Irish Women Wear More Makeup
I feel right at home walking down Grafton Street, seeing how closely linked Irish and American street styles are. Irish women have a particularly striking way of combining otherwise regular wardrobe staples into completely unique ensembles. What is different though, is the makeup. In America right now, a dewy, fresh-faced glow prevails, while Ireland seems to embrace more of a matte finish, with striking eye-makeup and perfected brows. Here, the foundation is thicker and the statement eyeliner wings are long enough to fly away with.

Donald Trump is Bar Decor
My first night in Dublin my roomates and I wander into The Celt on Talbot Street. From my American POV, the aura of the place couldn’t be more traditionally Irish. Live music fills the air and portraits of writers and revolutionaries hang on the walls. Another object hanging on the wall, amongst the newspaper clippings and knick-knacks, is a framed Donald Trump campaign poster. My roommates and I immediately start discussing whether to kick or punch it off the wall, as tension fills the table. It’s strange that such a divisive image in America is simply ironic bar decor in Ireland.

Nights Out Aren’t Strictly Scheduled
In my opinion all the best nights don’t follow a strict plan, and so far it looks like Dubliners feel the same way. Nights out in The States usually revolve around some pre-set itinerary of which bar to go to after which party, and which pizza place we’re going to stuff our faces in after it’s all said and drunk. In Dublin, I could be standing in Temple Bar one second, and then whisked off to Grafton street the next. It all feels very spontaneous.

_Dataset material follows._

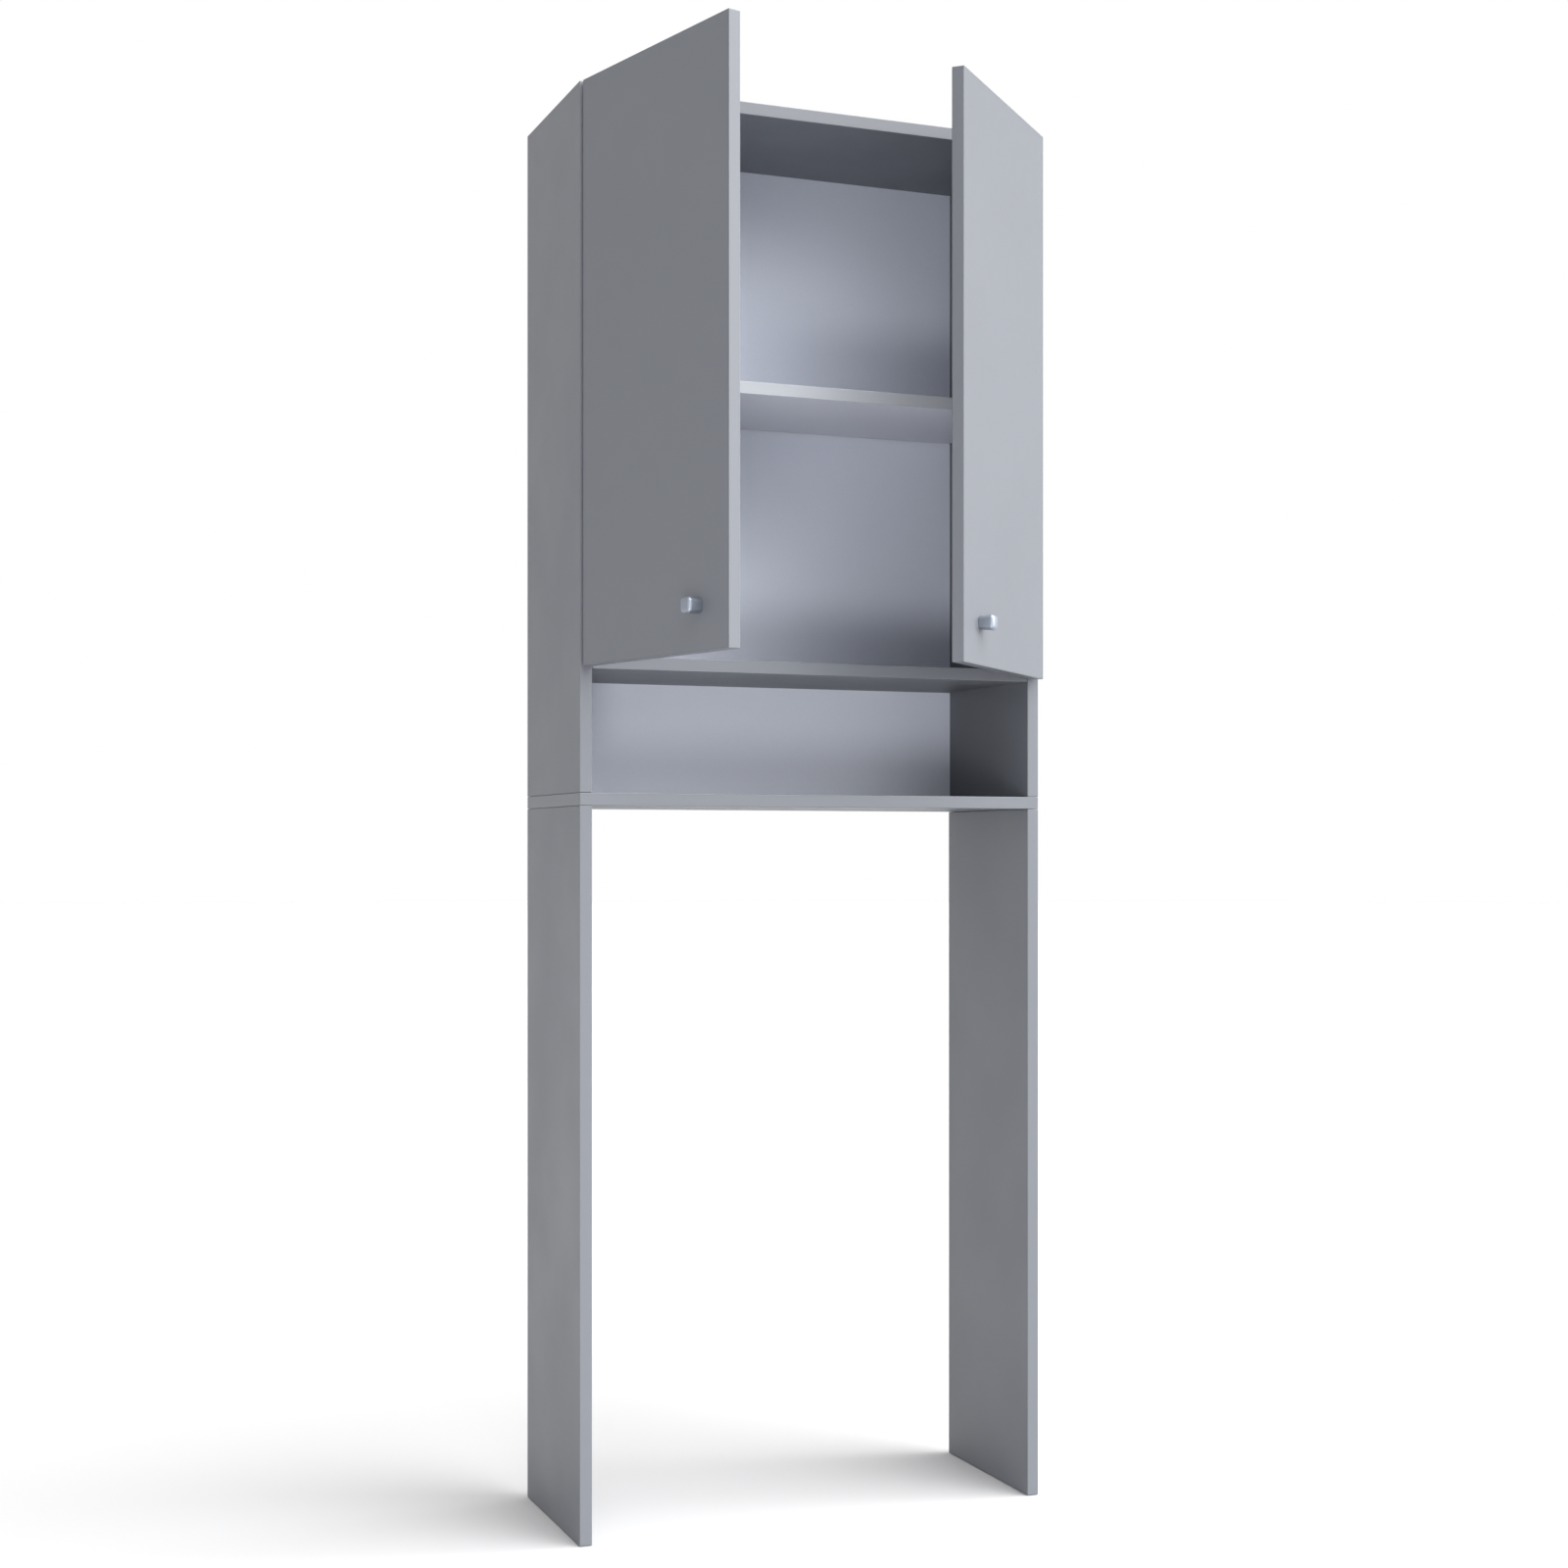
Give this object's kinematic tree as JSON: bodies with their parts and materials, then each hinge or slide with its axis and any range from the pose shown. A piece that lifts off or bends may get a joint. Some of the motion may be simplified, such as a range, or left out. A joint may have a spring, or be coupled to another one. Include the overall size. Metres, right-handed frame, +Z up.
{
  "type": "washing machine cabinet",
  "caption": "Tall narrow cabinet that straddles a washing machine, with an open niche above it and a shelved compartment behind two doors on concealed hinges.",
  "frame": {"origin": "on the floor, on the middle plane of the cabinet's width, half way between the back of the boards and the free edge of the left door as it stands open", "axes": "+X to the right as seen from the front, +Y from the doors to the back, +Z up"},
  "size_m": [0.6413, 0.5622, 1.827],
  "materials": {
    "grey_board": "grey melamine-faced board, satin",
    "white_board": "white melamine-faced board, satin",
    "white_back": "white lacquered hardboard, satin",
    "satin_chrome": "satin chrome plate",
    "nickel_steel": "nickel-plated pressed steel, bright",
    "zinc_steel": "zinc-plated steel, semi-bright"
  },
  "bodies": {
    "cabinet": {"left_lower_side": "grey_board", "right_lower_side": "grey_board", "base_board": "grey_board", "fixed_shelf": "grey_board", "top_board": "grey_board", "left_upper_side": "grey_board", "right_upper_side": "grey_board", "loose_shelf": "white_board", "back_panel": "white_back", "left_front_shelf_pin": "nickel_steel", "left_rear_shelf_pin": "nickel_steel", "left_lower_hinge_mounting_plate": "zinc_steel", "left_lower_hinge_arm": "nickel_steel", "left_lower_hinge_rear_arm_pin": "zinc_steel", "left_lower_hinge_front_arm_pin": "zinc_steel", "left_upper_hinge_mounting_plate": "zinc_steel", "left_upper_hinge_arm": "nickel_steel", "left_upper_hinge_rear_arm_pin": "zinc_steel", "left_upper_hinge_front_arm_pin": "zinc_steel", "right_front_shelf_pin": "nickel_steel", "right_rear_shelf_pin": "nickel_steel", "right_lower_hinge_mounting_plate": "zinc_steel", "right_lower_hinge_arm": "nickel_steel", "right_lower_hinge_rear_arm_pin": "zinc_steel", "right_lower_hinge_front_arm_pin": "zinc_steel", "right_upper_hinge_mounting_plate": "zinc_steel", "right_upper_hinge_arm": "nickel_steel", "right_upper_hinge_rear_arm_pin": "zinc_steel", "right_upper_hinge_front_arm_pin": "zinc_steel"},
    "left_outer_links": {"left_lower_hinge_outer_link": "nickel_steel", "left_upper_hinge_outer_link": "nickel_steel"},
    "left_door": {"left_door": "grey_board", "left_door_knob": "satin_chrome", "left_knob_screw": "zinc_steel", "left_lower_hinge_cup": "nickel_steel", "left_lower_hinge_cup_pin": "zinc_steel", "left_upper_hinge_cup": "nickel_steel", "left_upper_hinge_cup_pin": "zinc_steel"},
    "left_inner_links": {"left_lower_hinge_inner_link": "nickel_steel", "left_upper_hinge_inner_link": "nickel_steel"},
    "right_outer_links": {"right_lower_hinge_outer_link": "nickel_steel", "right_upper_hinge_outer_link": "nickel_steel"},
    "right_door": {"right_door": "grey_board", "right_door_knob": "satin_chrome", "right_knob_screw": "zinc_steel", "right_lower_hinge_cup": "nickel_steel", "right_lower_hinge_cup_pin": "zinc_steel", "right_upper_hinge_cup": "nickel_steel", "right_upper_hinge_cup_pin": "zinc_steel"},
    "right_inner_links": {"right_lower_hinge_inner_link": "nickel_steel", "right_upper_hinge_inner_link": "nickel_steel"}
  },
  "joints": [
    {"name": "left_outer_link_turn", "type": "hinge", "parent": "cabinet", "child": "left_outer_links", "pos_m": [-0.2831, 0.03834, 1.46225], "axis": [0, 0, -1], "range_deg": [-5, 18.75]},
    {"name": "left_door_swing", "type": "hinge", "parent": "left_outer_links", "child": "left_door", "pos_m": [-0.30239, 0.01585, 1.46225], "axis": [0, 0, -1], "range_deg": [-93.75, 25]},
    {"name": "left_inner_link_turn", "type": "hinge", "parent": "left_door", "child": "left_inner_links", "pos_m": [-0.30583, 0.01399, 1.46225], "axis": [0, 0, -1], "range_deg": [-23, 86.25]},
    {"name": "right_outer_link_turn", "type": "hinge", "parent": "cabinet", "child": "right_outer_links", "pos_m": [0.2831, 0.03834, 1.46225], "axis": [0, 0, 1], "range_deg": [-12.5, 11.25]},
    {"name": "right_door_swing", "type": "hinge", "parent": "right_outer_links", "child": "right_door", "pos_m": [0.30516, 0.01856, 1.46225], "axis": [0, 0, 1], "range_deg": [-56.25, 62.5]},
    {"name": "right_inner_link_turn", "type": "hinge", "parent": "right_door", "child": "right_inner_links", "pos_m": [0.30721, 0.01523, 1.46225], "axis": [0, 0, 1], "range_deg": [-57.5, 51.75]}
  ],
  "couplings": [
    {"joint": "left_outer_link_turn", "follows": "left_door_swing", "ratio": -0.2},
    {"joint": "left_inner_link_turn", "follows": "left_door_swing", "ratio": -0.92},
    {"joint": "right_outer_link_turn", "follows": "right_door_swing", "ratio": -0.2},
    {"joint": "right_inner_link_turn", "follows": "right_door_swing", "ratio": -0.92}
  ]
}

Life slows down- or does it?
Even during the most mundane parts of my day, I’m aware of undeniable differences between Dublin and The States. Walking down the sidewalk to class, there are no strict “lanes” of foot traffic and, miraculously, people walk wherever they see fit without catastrophic collisions of spilled coffee and work papers.  That might be because it seems that no one is walking at that notoriously New York hyper-speed pace, except for me, of course. The jury’s still out on whether this means people are less in a rush about everything. Time will tell.